Commanders and leaders
- Baibars: Unknown

Strength
- 5 catapults: Unknown

Casualties and losses
- Unknown: Unknown

= Siege of Caesarea Maritima (1265) =

Battle in the later Crusades

The Siege of Caesarea Maritima took place in 1265. The Crusader fortress Caesarea Maritima fell to the Mamluks led by Sultan Baybars after a one-week siege. Baybars then demolished the fortress.
==Background==

When Baybars ascended to the throne, he inherited a long truce between the Mamluks and the Kingdom of Jerusalem. When the truce expired in 1265, Baybars chose not to extend it. Earlier, Hulegu Khan and Louis IX of France had diplomatic talks regarding a joint attack on the Mamluks. Baybars was determined to crush the weakest party in this potential coalition, which was the Levantine Crusaders. Baybars began his campaign against the two Crusader coastal fortresses: Caesarea Maritima and Arsuf. Baybars began cutting wood for siege engines and declared Jihad.
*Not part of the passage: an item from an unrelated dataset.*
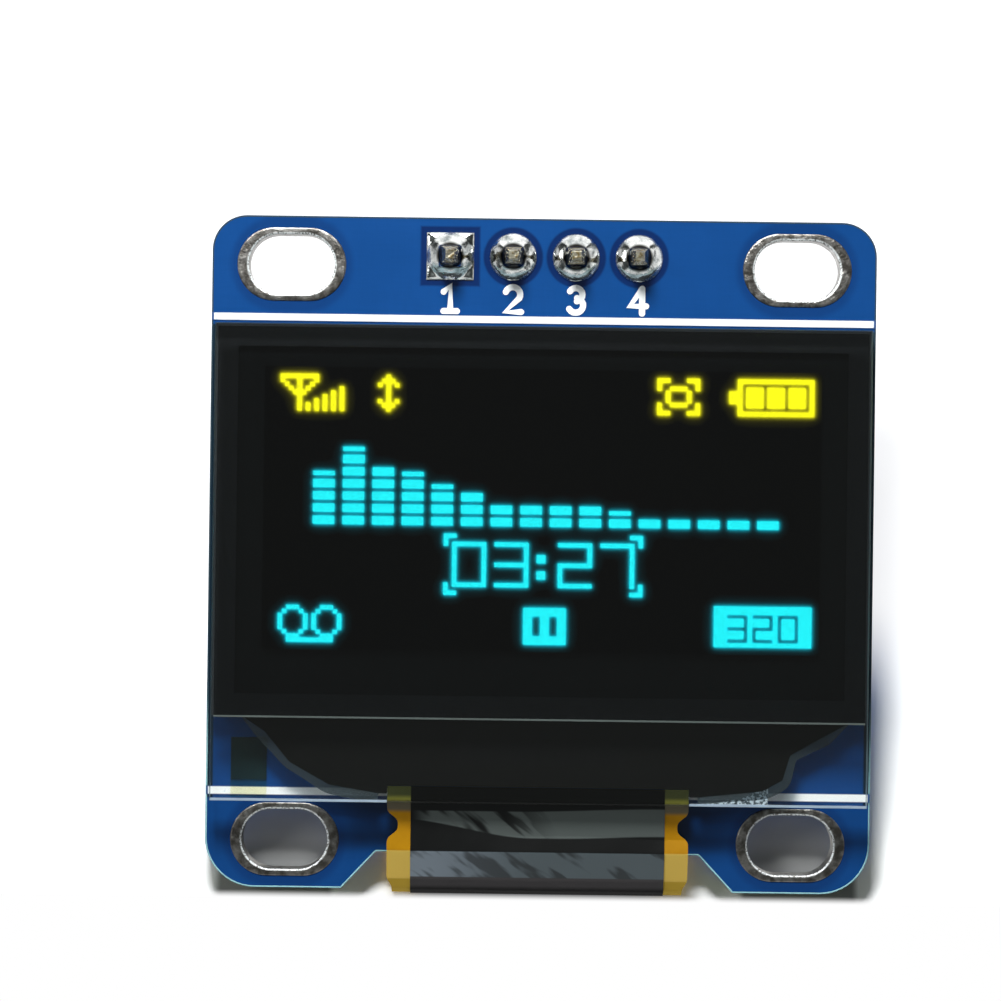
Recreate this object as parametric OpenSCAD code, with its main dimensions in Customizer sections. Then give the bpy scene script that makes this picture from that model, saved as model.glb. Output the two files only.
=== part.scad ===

Baybars had 5 catapults.

==Fall==
On February 27th, the Mamluks appeared at the gates of Caesarea without any warning. The Mamluks were able to capture the walls without ladders. The defenders retreated to the citadel, hoping its strong walls, as fortified by Louis IX, would protect them. The Mamluks began bombarding the citadel with stones and Greek fire from catapults. Baybars participated in the fighting, climbing to the top of a church tower and launching arrows at those who exposed themselves. Meanwhile, the Mamluk light cavalry was outside, ready to intercept any Crusader relief force; however, none came. With no help arriving, the Crusaders evacuated using rescue boats on March 5.
==Aftermath==
Baybars ordered the destruction of the city and its citadel, as he planned to make them unusable since the Crusaders possessed naval supremacy. Baybars continued his campaign; the nearby town of Haifa surrendered. On March 19, Baybars attacked Arsuf.